Tuesday, December 24, 2013

Termites like tomato soap?

 September, 2013
 
It's been just about an entire month in village.  This might sound un-incredible.  In theory I'm suppose to just be here for two years right?  I think that's what we all think before we join.  That we're just thrown in the middle of some village and left there for better or worse (like the movie "Volunteers" with Tom Hanks and Rita Wilson).  Maybe it was like that before and is more like that in larger countries with more difficult transport (not that it's not difficult here!).  But here in PCTG, there seems to be always something somewhere yanking you out of post.  Some training, illness, re-stocking of food staples, etc etc.  So when you can manage to stay and really just be there, it feels like a great accomplishment.  This stay didn't even involve a stroll to the market.  It was colored with some anemia complications, a second degree oil burn on my ring finger (very small), a visit with the local marabout or healer, harvesting beans and millet, and making headway on repairing a school garden pump.  Out of all that, I want to share my visit with the marabout most:

A fellow PCV had recently gone to see one themselves and I was also reading "God's Middle Finger, into the lawless heart of the Sierra Madre," by Richard Grant, and reading about how Grant got to spend a peyote session with a shaman or planned on it anyway.  At the same time, I've been struggling with health at site, mostly diet related, and just wanted the experience.  On top of it all, once you come into the single digit month countdown, especially at seven (now five as of this posting!), an alarm bell seems to go off ringing "you're here you're here, but time is ruining!  Enjoy, learn everything, take in at as much as you can, this is an amazing once-in-a-lifetime experience!"  So, I was inspired.  
 
One night, while sitting on the stick bed with my host mother and shelling beans in the glow of the twilight, I tried to ask where the nearest healer was and if I would be able to go and if that would be OK.  "You can go with me" was her reply.  "I'll take  you, tomorrow."  Tomorrow??  I don't know if I'm ready!  Our conversation was quiet.  I wanted to be gentle and reverent with my voice.  But it went up a bit at the idea of tomorrow.  I told her I was scared, never being able to remember how to say nervous.  She laughed at that and told me it would be good.  That he would look into my work and health here and tell me if it's OK. 
 
Tomorrow became the day after.  After an afternoon nap, sweating through my cotton shirt (I ended up taking it off and using it as a pillow as my pillow got spoiled during the rains), I dressed in a wrap skirt, donned on the sweaty shirt as it matched the blue wrap skirt nicely, and tied on a head wrap.  For my usual attire here, I was dressed up.  I was excited to wear something that had a matching color scheme.  It felt refreshing.  I fetched a quick bidong (25L oil container) of water in case our session ran late, and we set off down the road to the neighboring Fula village. 

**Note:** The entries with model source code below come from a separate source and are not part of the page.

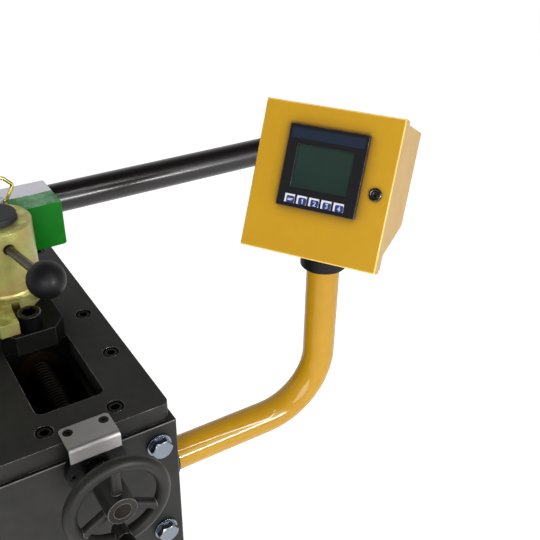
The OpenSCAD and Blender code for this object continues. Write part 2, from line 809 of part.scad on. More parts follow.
module spindle() {
    color([0.5, 0.51, 0.53]) translate([0, spindle_y, work_h]) {
        post(seat_d / 2, former_lo - 1, former_hi + 26);
        post(table_r, table_lo, former_lo);
        post(journal_r, -gear_z, table_lo);
        post(lower_r + 3, -gear_z - gear_w, -gear_z);
        post(lower_r, head_base - work_h - 8, -gear_z - gear_w);
        block([-6, seat_d / 2 - 4, former_lo - 1], [6, seat_d / 2 + 4, former_hi]);
        block([-5, lower_r + 1, -gear_z - gear_w], [5, lower_r + 7, -gear_z]);
    }
}

// Involute gear outline. The tooth thickness is cut back by the backlash at the pitch circle.
function polar(r, a) = [r * cos(a), r * sin(a)];
function inv_at(rb, r) = r <= rb ? 0 : sqrt(pow(r / rb, 2) - 1) * 180 / PI - acos(rb / r);
function tooth_half(z, m, pa, slack, r) = 90 / z - slack / (m * z) * 180 / PI / 2
    + inv_at(m * z / 2 * cos(pa), m * z / 2) - inv_at(m * z / 2 * cos(pa), r);
function gear_points(z, m, pa, slack) = let (rp = m * z / 2, rb = rp * cos(pa), ra = rp + 0.95 * m,
    rf = rp - 1.25 * m, r0 = max(rf + 0.2, rb), steps = 4)
    [for (i = [0:z - 1], s = [-1, 1], k = [0:steps]) let (c = i * 360 / z, j = s < 0 ? k : steps - k,
        r = j == 0 ? rf : r0 + (ra - r0) * (j - 1) / (steps - 1),
        h = tooth_half(z, m, pa, slack, max(r, r0)))
        polar(r, c + s * h)];
gear_pa = 25;
gear_slack = 0.8;

module bull_gear() {
    color([0.4, 0.41, 0.43]) translate([0, spindle_y, work_h - gear_z - gear_w]) difference() {
        linear_extrude(gear_w) rotate(-90 + 180 / gear_teeth)
            polygon(gear_points(gear_teeth, gear_m, gear_pa, gear_slack));
        post(lower_r + 3, -1, gear_w + 1);
        block([-5, 0, -1], [5, lower_r + 7, gear_w + 1]);
        for (a = [30:60:330]) rotate(a) translate([gear_r * 0.62, 0, 0]) post(15, -1, gear_w + 1);
    }
}

module pinion() {
    color([0.45, 0.46, 0.48]) translate([0, pinion_y, work_h - gear_z - gear_w - 2]) {
        linear_extrude(gear_w + 4) rotate(90)
            polygon(gear_points(pinion_teeth, gear_m, gear_pa, gear_slack));
        post(pinion_shaft_r, head_base - 30 - (work_h - gear_z - gear_w - 2), 1);
    }
}

module gear_reducer() {
    color([0.3, 0.33, 0.36]) translate([0, pinion_y, head_base]) difference() {
        union() {
            translate([0, 0, -reducer_flange_t]) linear_extrude(reducer_flange_t)
                round_rect(reducer_w, reducer_w, 12);
            translate([0, 0, -reducer_h]) linear_extrude(reducer_h - reducer_flange_t)
                round_rect(reducer_w - 20, reducer_w - 20, 18);
            post(reducer_spigot_r, 0, head_wall - 4);
        }
        post(pinion_shaft_r + run_gap, -34, head_wall + 1);
        post(pinion_shaft_r + 10, -34, -10);
    }
}

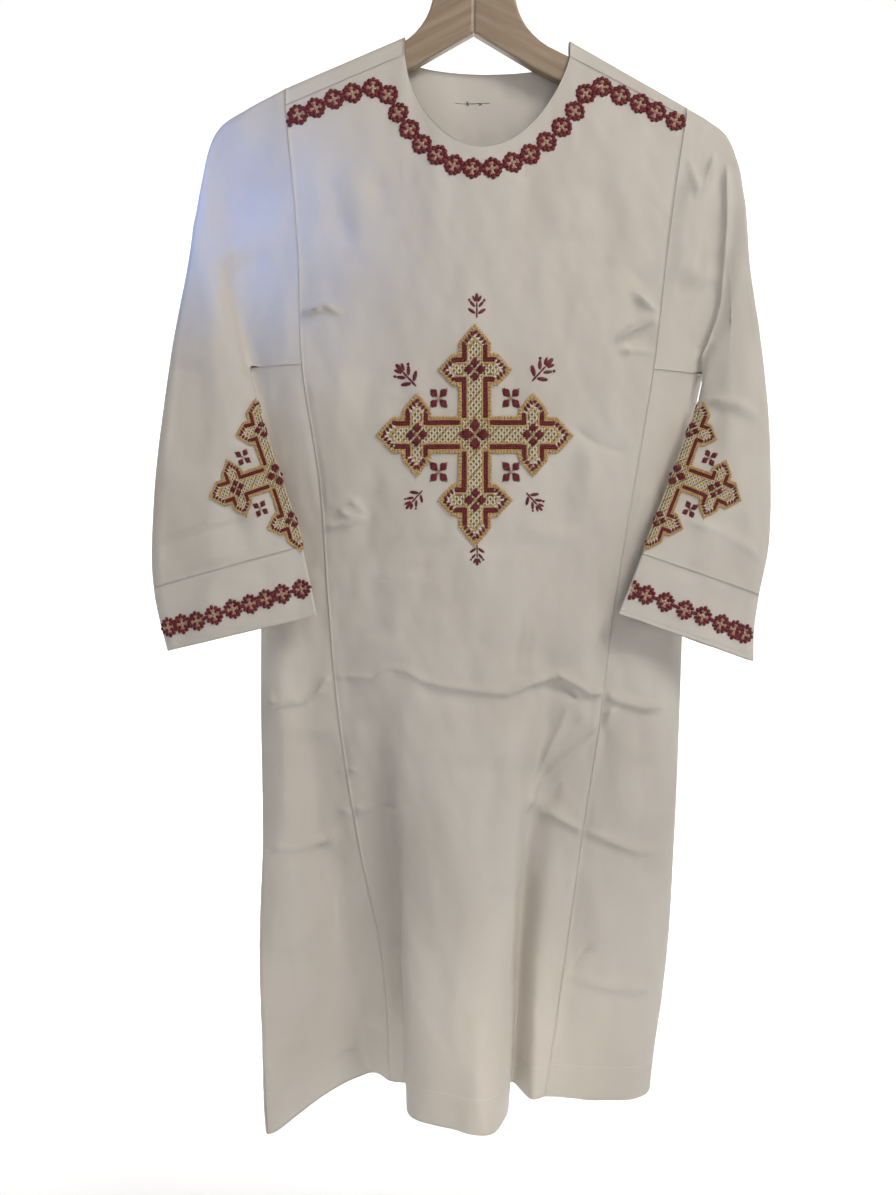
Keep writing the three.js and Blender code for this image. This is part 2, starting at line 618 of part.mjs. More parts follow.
function stitchedCross(name, spot, mirrored) {
  const outer = [];
  const inner = [];
  const numbers = new Map();
  const corner = (i, j) => {
    const key = `${i} ${j}`;
    if (!numbers.has(key)) {
      const { point, normal } = spot(i / CROSS_STEPS, j / CROSS_STEPS);
      numbers.set(key, outer.length);
      inner.push(point.clone().addScaledVector(normal, STITCHED_GAP));
      outer.push(point.clone().addScaledVector(normal, STITCHED_GAP + STITCHED_HEIGHT));
    }
    return numbers.get(key);
  };
  const faces = [];
  const quad = (a, b, c, d) => {
    if (mirrored) faces.push([a, c, b], [a, d, c]);
    else faces.push([a, b, c], [a, c, d]);
  };
  const squares = [];
  const reach = ARM_REACH.length - 1;
  for (let i = -reach; i <= reach; i += 1) {
    for (let j = -reach; j <= reach; j += 1) {
      if (inCross(i, j)) {
        const a = corner(i - 0.5, j - 0.5);
        const b = corner(i - 0.5, j + 0.5);
        const c = corner(i + 0.5, j + 0.5);
        const d = corner(i + 0.5, j - 0.5);
        const edges = [
          [inCross(i - 1, j), a, b],
          [inCross(i, j + 1), b, c],
          [inCross(i + 1, j), c, d],
          [inCross(i, j - 1), d, a],
        ];
        squares.push({ top: [a, b, c, d], edges });
      }
    }
  }
  const under = outer.length;
  for (const { top: [a, b, c, d], edges } of squares) {
    quad(a, b, c, d);
    quad(under + a, under + d, under + c, under + b);
    for (const [joined, from, to] of edges) if (!joined) quad(from, under + from, under + to, to);
  }
  return closedMesh(name, [...outer, ...inner], faces, COLOUR.gold, 0.6);
}

function crosses() {
  return [
    stitchedCross("cross_chest", chestSpot, false),
    stitchedCross("cross_sleeve_left", (across, down) => sleeveSpot(-1, across, down), true),
    stitchedCross("cross_sleeve_right", (across, down) => sleeveSpot(1, across, down), false),
  ];
}

// ---------------------------------------------------------------- hanger

function hangerHalf(name, side) {
  // Half a hanger: the crown by the middle, the neck's hollow, and the arm with a round end.
  const fall = Math.tan(THREE.MathUtils.degToRad(HANGER.slope));
  const crown = HANGER.crownHalf;
  const armTop = (x) => HANGER.armTop - (x - HANGER.armStart) * fall;
  const armDepth = HANGER.armDepth;
  const end = HANGER.reach;
  const edge = HANGER.edgeRound;
  const outline = new THREE.Shape();
  outline.moveTo(HANGER.mitreGap / 2 + edge, HANGER.crownTop - edge);
  outline.lineTo(crown - 8, HANGER.crownTop - edge);
  outline.quadraticCurveTo(crown + 4, HANGER.crownTop - 2, crown + 9, -88);
  outline.quadraticCurveTo(crown + 15, -116, HANGER.armStart, HANGER.armTop - edge);
  outline.lineTo(end - 14, armTop(end - 14) - edge);
  outline.quadraticCurveTo(end - 1, armTop(end) + 1, end - edge, armTop(end) - 12);
  outline.quadraticCurveTo(end - 3, armTop(end) - 22, end - 15, armTop(end - 12) - armDepth + edge);
  outline.lineTo(60, armTop(60) - armDepth - 1);
  outline.lineTo(HANGER.mitreGap / 2 + edge, HANGER.crownBottom + edge);
  outline.closePath();
  const geometry = new THREE.ExtrudeGeometry(outline, {
    depth: HANGER.thickness - 2 * edge, bevelThickness: edge, bevelSize: edge, bevelSegments: 2,
    bevelEnabled: true, curveSegments: 6,
  });
  geometry.rotateX(Math.PI / 2);
  geometry.translate(0, HANGER.thickness / 2 - edge, 0);
  if (side < 0) geometry.rotateZ(Math.PI);
  geometry.deleteAttribute("normal");
  geometry.deleteAttribute("uv");
  const mesh = new THREE.Mesh(
    mergeVertices(geometry, 1e-3),
    new THREE.MeshStandardMaterial({ color: COLOUR.wood, roughness: 0.55 }),
  );
  mesh.name = name;
  return mesh;
}

function hangerHook() {
  // The wire rises from the crown, goes round to the right, over the top and down the left.
  const middle = vector(0, 0, HOOK.wire / 2 - HOOK.bend);
  const points = [vector(0, 0, HANGER.crownTop + 0.3), vector(0, 0, HANGER.crownTop + 8)];
  for (const angle of steps(HOOK.start, HOOK.start + HOOK.turn, 14)) {
    const turn = THREE.MathUtils.degToRad(angle);
    points.push(vector(Math.cos(turn), 0, Math.sin(turn)).multiplyScalar(HOOK.bend).add(middle));
  }
  const section = new THREE.Shape();
  section.absarc(0, 0, HOOK.wire / 2, 0, Math.PI * 2);
  const geometry = new THREE.ExtrudeGeometry(section, {
    extrudePath: new THREE.CatmullRomCurve3(points), steps: 44, curveSegments: 5,
  });
  geometry.deleteAttribute("normal");
  geometry.deleteAttribute("uv");
  const mesh = new THREE.Mesh(
    mergeVertices(geometry, 1e-3),
    new THREE.MeshStandardMaterial({ color: COLOUR.steel, roughness: 0.3, metalness: 1 }),
  );
  mesh.name = "hook";
  return mesh;
}

function hanger() {
  const group = new THREE.Group();
  group.add(hangerHalf("hanger_left", -1), hangerHalf("hanger_right", 1), hangerHook());
  group.rotation.y = THREE.MathUtils.degToRad(HANGER.tilt);
  return group;
}

// ---------------------------------------------------------------- the whole

const tunic = new THREE.Group();
tunic.add(...bodyPanels(), ...sleeves(), ...crosses());
tunic.add(shoulderStrip("shoulder_strip_left", ARMHOLE.left + SEAM_GAP, NECK.left));
tunic.add(shoulderStrip("shoulder_strip_right", NECK.right, ARMHOLE.right - SEAM_GAP));
tunic.add(hanger());

export default tunic;
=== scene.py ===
# A deacon's tunic of white cloth with embroidered crosses, on a wooden hanger.
# The sizes in the tables are in millimetres and are turned to metres when a mesh is made.
import json
import math
import random

import bpy
import numpy as np
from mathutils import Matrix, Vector
from mathutils.bvhtree import BVHTree

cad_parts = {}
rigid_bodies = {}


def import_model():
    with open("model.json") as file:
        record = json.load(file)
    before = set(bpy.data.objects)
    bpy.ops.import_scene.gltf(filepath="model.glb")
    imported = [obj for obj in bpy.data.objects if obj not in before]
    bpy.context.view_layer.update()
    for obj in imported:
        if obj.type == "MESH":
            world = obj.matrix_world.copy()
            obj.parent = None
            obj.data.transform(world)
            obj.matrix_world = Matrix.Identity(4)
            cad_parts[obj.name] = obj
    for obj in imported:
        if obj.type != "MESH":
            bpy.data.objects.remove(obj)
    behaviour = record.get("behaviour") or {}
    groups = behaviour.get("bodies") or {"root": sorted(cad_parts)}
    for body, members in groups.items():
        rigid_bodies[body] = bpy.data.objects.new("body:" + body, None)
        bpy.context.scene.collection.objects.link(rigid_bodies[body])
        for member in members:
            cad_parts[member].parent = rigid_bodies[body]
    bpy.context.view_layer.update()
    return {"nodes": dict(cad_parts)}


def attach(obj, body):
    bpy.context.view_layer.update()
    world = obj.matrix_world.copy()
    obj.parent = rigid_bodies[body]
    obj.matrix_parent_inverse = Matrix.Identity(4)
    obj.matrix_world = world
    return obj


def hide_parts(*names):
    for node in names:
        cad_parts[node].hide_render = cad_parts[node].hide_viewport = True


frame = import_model()

MM = 0.001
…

We stopped off at my friend Isatahs to visit.  She ended up coming to the marabouts house with me.  I was surprised how at ease I actually was.  Ebrima had a good compassionate vibe about him.  My host mom explained my visit.  He was happy with it all and said it was good.  He held his shiny and beautiful prayer beads and began praying.  His prayer beads reminded me of Tiger's eye polished stones.  I tried to calm and open my own energy to be receptive to the experience.  He blew on the beads held in his fingers.  Then he handed them to me.  For me to hold them for a beat before he continued praying.  Eventually he began giving me my 'prescription.'  I heard something about a small white sheep and eating or food and that it would be good.  My host mom and Isatah repeated in simpler Wolof to me until I could reiterate back satisfactorily.  Before the comprehension, after he had spoken about how he heard, peace only, peace only, and the sheep, my mom told me to give her the money to give to him.  Just a little over a dollar was what I brought which she said was more than enough (fifty Dalasi). 

He had gone out and brought back cooking pot resin and began writing prayers on a worn shiny wooden plank in Arabic script.  There was a bowl of water sitting near the healer.  I had heard about babies drinking this prayer water when they are born.  So I was nervously mentally preparing myself for the same fate.  But for me, he said I was to add it to my bathing water and wash with it.  Phew!  He gave me two juju's also.  These are more Arabic prayers written on paper, folded and wrapped in cloth or leather, and worn on the body.  He gave me two.  One for doing well on exams, and one for ideas and dreams.  They actually seemed really relevant.  I dream a lot and often tell my host mother or family about them when I can.  My host mother told Ebrima as much which made for a nice bonding moment. 

I thanked him and Isatah.  Eventually we (my host mom and I) made our way back to our village.  It was cloudy, threatening on rain.  I was preparing to bathe after returning home.  Ebrima had poured the prayer water into a small bottle which I had brought back with me.  As I went to grab my soaps, I saw a new termite mound coming up from the ground under my sardine tin holding my Burt's Bees tomato complexion soap.  The termites where building on top of the soap!  Somehow, it just seemed to beautifully sum up my last month.  Especially right after the visit with the marabout.  And I couldn't help but ask out loud, laughing to myself at the same time, "termites like tomato soap..??"